Allow me to relate a quick cautionary tale of why you should never allow lab equipment to get out of control:
Today, after setting up the experimental circuit so that my supervisor could observe the voltage waveforms and current waveforms, I sat in the chair beside him at the lab bench and began to idly toy with a 50kohm terminator whilst waiting for him to fiddle with the oscilloscope settings. For those of you who may be unfamiliar with the device, a terminator is a resistor in the form of a steel cylinder about the size of my brass rat and about as heavy. A terminator is often screwed onto the output of a signal generator in order to provide it with a resistive load. Unfortunately, this particular 50kohm terminator slipped from my hands, and I accidentally sent it flying through the air and hit my supervisor in the crotch. On his birthday, no less.
Fortunately, I think this faux pas was graciously overlooked, as he did invite me to share some of his birthday pie later in the afternoon (my brother later asked me "are you fired?" to which I replied "thankfully, no").
The quest for food was fruitful and cheap this afternoon, which pleased me greatly, as this time, I did not get lost whilst in search of the local Taco Bell. Then again, some may consider the Taco Bell lunch a great loss altogether, as, well, I'm not sure the beef tacos can be technically considered "meat." Not to mention the fact that I experienced a mild amount of digestive discomfort almost immediately afterwards. I certainly hope the other intern who came along with me didn't get ill from her food, as this was her first visit to Taco Bell (apparently, dirt-cheap fake mexican food isn't very widely available in Hong Kong). I'd feel bad explaining to her that "yes, this is a normal side-effect of dining at Taco Bell" - especially since she seemed quite pleased at the fact that she'd gotten so much decent food for so cheap.

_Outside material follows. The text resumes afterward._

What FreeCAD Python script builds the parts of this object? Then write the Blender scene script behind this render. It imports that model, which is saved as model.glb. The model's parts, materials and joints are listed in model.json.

Speaking of which, I've noticed that I write a lot about gastro-intestinal disorders in the Bubonic Plague Luncheonette. I hadn't quite realized before the extent to which I'd been writing about it - but now that I'm aware, I'll definitely cut back. I hope this hasn't turned too many of my readers away in disgust.
In other interesting news, congratulations go out to Carsten, who claims to now be sharing his gift for wind magic with his *extra fortunate* roommate. Way to let 'em rip.
And on a final note: Humor is the savior of us all - without it, we'd tear friendships apart without the benefit of the doubt, and have all the regrets in the world.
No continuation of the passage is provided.